Up to 8 percent of men older than 50 years develop aortic aneurysms. Without treatment, approximately one third of aneurysms rupture, and one half of these patients die before admission to the hospital. The total mortality rate after rupture is 80 to 90 percent. The mortality rate of elective repair of aneurysms before rupture is approximately 5 percent, and the overall complication rate is around 32 percent. The risk of developing aortic aneurysm or other cardiovascular abnormalities has been linked to the renin-angiotensin system, which also has been implicated in aneurysm rupture. Hackam and colleagues studied the potentially beneficial effect of angiotensin-converting enzyme (ACE) inhibitors on the risk of aortic aneurysm rupture.
In this population-based case-control study, researchers used several health databases covering the population of Ontario, Canada. These sources provided comprehensive health information (e.g., prescription use, hospital admission, procedures and surgeries, causes of mortality) on approximately 12 million persons over a 10-year period. The researchers identified persons who received prescriptions for any of the 10 ACE inhibitor drugs available in Ontario during the study. They also identified all patients older than 65 years who were admitted to the hospital because of abdominal aortic aneurysm. Demographic data, major comorbidities, risk factors for rupture, and contraindications to ACE inhibitor use also were measured. The statistical analysis examined the association of ACE inhibitor use with aortic rupture.
During the study, 15,326 patients were admitted to the hospital with a primary diagnosis of abdominal aortic aneurysm. Overall, 78 percent were men, and the mean age was 75 years. The aneurysm had ruptured in 3,379 (22 percent) of patients. Patients with ruptured aneurysms were put into one group, and the other 11,947 patients with unruptured aneurysms were in the control group. Less than 2 percent of all patients had contraindications to ACE inhibitors, and the two groups were balanced in indications for use of these drugs. The groups also had comparable measures of general health.
Therapy with ACE inhibitors was documented in 665 patients with ruptures (20 percent) and in 2,761 persons in the control group (23 percent). Patients receiving ACE inhibitors had an 18 percent lower chance of aortic rupture. This finding remained significant after adjusting for demographic factors, risk factors for rupture, comorbidities, contraindications to ACE inhibitors, health care usage, and screening history. The protective effect was only slightly lower for patients taking the lowest available dose of ACE inhibitors and was equivalent for each of the three most common agents used (enalapril [Vasotec], lisinopril [Zestril], and ramipril [Altace]). Patients who discontinued ACE inhibitor therapy were not protected from rupture. No protective effect was associated with any other antihypertensive treatments used by patients or with any of the six most common nonantihypertensive drugs that were evaluated.

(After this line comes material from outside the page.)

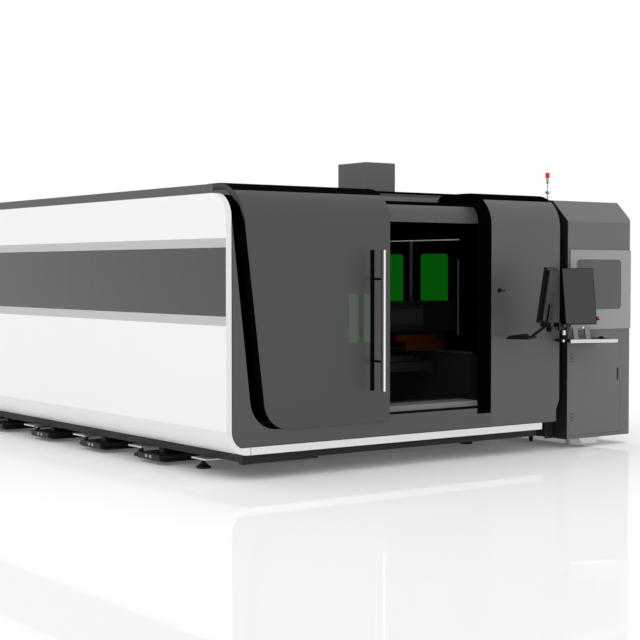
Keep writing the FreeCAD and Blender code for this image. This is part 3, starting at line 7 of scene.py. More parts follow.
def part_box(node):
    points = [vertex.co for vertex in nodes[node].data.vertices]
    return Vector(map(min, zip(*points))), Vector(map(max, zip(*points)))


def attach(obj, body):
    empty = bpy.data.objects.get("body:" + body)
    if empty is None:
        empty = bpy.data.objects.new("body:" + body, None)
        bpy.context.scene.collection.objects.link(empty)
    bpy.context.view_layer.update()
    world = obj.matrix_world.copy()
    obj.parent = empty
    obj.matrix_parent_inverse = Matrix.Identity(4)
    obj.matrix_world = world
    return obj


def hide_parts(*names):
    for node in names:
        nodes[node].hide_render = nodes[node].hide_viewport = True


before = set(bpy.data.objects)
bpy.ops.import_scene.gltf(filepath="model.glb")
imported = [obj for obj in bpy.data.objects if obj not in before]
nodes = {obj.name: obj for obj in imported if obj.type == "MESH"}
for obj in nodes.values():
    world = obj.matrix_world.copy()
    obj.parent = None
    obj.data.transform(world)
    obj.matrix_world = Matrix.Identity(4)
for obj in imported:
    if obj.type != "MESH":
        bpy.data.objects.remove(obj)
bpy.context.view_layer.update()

# ---------------------------------------------------------------- camera
# Someone standing off the left front corner, eyes at 1.65 m, looks along the diagonal of
# the machine with a short telephoto lens. The view is level but for a slight downward tilt.
MM = 0.001
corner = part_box("front_trim")[0]


def at(x, y, z):
    """Point from millimetres right of the left face, behind the front plane and above the floor."""
    return Vector((corner.x + x * MM, corner.y + y * MM, z * MM))


EYE = at(-6105, -9512, 1650)
TILT = 88.062
HEADING = -36.34

camera = bpy.data.cameras.new("camera")
camera.sensor_width = 36.0
camera.lens = 82.46
viewer = bpy.data.objects.new("camera", camera)
viewer.location = EYE
viewer.rotation_euler = (math.radians(TILT), 0.0, math.radians(HEADING))
bpy.context.scene.collection.objects.link(viewer)
bpy.context.scene.camera = viewer
bpy.context.scene.view_settings.view_transform = "Standard"

# ---------------------------------------------------------------- studio
# A white light tent all round, over a white resin floor that is lit a little from below, so
# that it stays white up to the machine and never falls darker than mid grey beneath it.
FLOOR_SIZE = 160.0
TENT = 1.0
FLOOR_POLISH = 0.14        # share of the light that the polish mirrors
FLOOR_GLOW = 0.087         # light that comes up through the resin


def linear(shade, gain=1.0):
    """Linear colour of an sRGB hex value, made lighter or darker by a gain."""
    parts = [int(shade[i:i + 2], 16) / 255 for i in (0, 2, 4)]
    parts = [p / 12.92 if p <= 0.04045 else ((p + 0.055) / 1.055) ** 2.4 for p in parts]
    return (*[p * gain for p in parts], 1.0)


def new_finish(name):
    finish = bpy.data.materials.new(name)
    finish.use_nodes = True
    finish.node_tree.nodes.clear()
    return finish


def add(finish, kind, values=None, links=None, **settings):
    """Adds one node: values fill its sockets, and links join a socket to (node, output)."""
    tree = finish.node_tree
    made = tree.nodes.new(kind)
    for key, value in settings.items():
        setattr(made, key, value)
    for socket, value in (values or {}).items():
        made.inputs[socket].default_value = value
    for socket, (source, output) in (links or {}).items():
        tree.links.new(source.outputs[output], made.inputs[socket])
    return made


def polished_floor():
    """Plain white resin floor with a thin clear polish.

    The same faint glow all over lifts it to the white of a studio floor lit from below; the
    shade under the machine is cast, not painted.
    """
    finish = new_finish("white_resin_floor")
    place = add(finish, "ShaderNodeTexCoord")
    cloud = add(finish, "ShaderNodeTexNoise", {"Scale": 0.3}, {"Vector": (place, "Object")})
    shades = {6: linear("e9e9e9"), 7: linear("ededed")}
    white = add(finish, "ShaderNodeMix", shades, {0: (cloud, 0)}, data_type="RGBA")
    matt = add(finish, "ShaderNodeBsdfDiffuse", {}, {"Color": (white, 2)})
    polish = {"Color": (FLOOR_POLISH, FLOOR_POLISH, FLOOR_POLISH, 1), "Roughness": 0.02}
    mirror = add(finish, "ShaderNodeBsdfGlossy", polish)
    glow = add(finish, "ShaderNodeEmission", {"Strength": FLOOR_GLOW})
    lit = add(finish, "ShaderNodeAddShader", {}, {0: (matt, 0), 1: (glow, 0)})
    both = add(finish, "ShaderNodeAddShader", {}, {0: (lit, 0), 1: (mirror, 0)})
    add(finish, "ShaderNodeOutputMaterial", {}, {"Surface": (both, 0)})
    return finish


floor_mesh = bpy.data.meshes.new("floor")
half = FLOOR_SIZE / 2
square = [(-half, -half, 0), (half, -half, 0), (half, half, 0), (-half, half, 0)]
floor_mesh.from_pydata(square, [], [(0, 1, 2, 3)])
floor_mesh.materials.append(polished_floor())
floor = bpy.data.objects.new("floor", floor_mesh)
bpy.context.scene.collection.objects.link(floor)

tent = bpy.data.worlds.new("light_tent")
tent.use_nodes = True
tent.node_tree.nodes["Background"].inputs["Color"].default_value = (1, 1, 1, 1)
tent.node_tree.nodes["Background"].inputs["Strength"].default_value = TENT
bpy.context.scene.world = tent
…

The authors conclude that the use of ACE inhibitors is associated with a reduced risk of abdominal aortic aneurysm rupture. This protection is likely a result of direct beneficial effects that ACE inhibitors have on the vessel wall. Although reduction in blood pressure could contribute to stabilizing an aneurysm, other antihypertensive agents provided no protective effect. The authors call for larger randomized controlled trials of this therapy.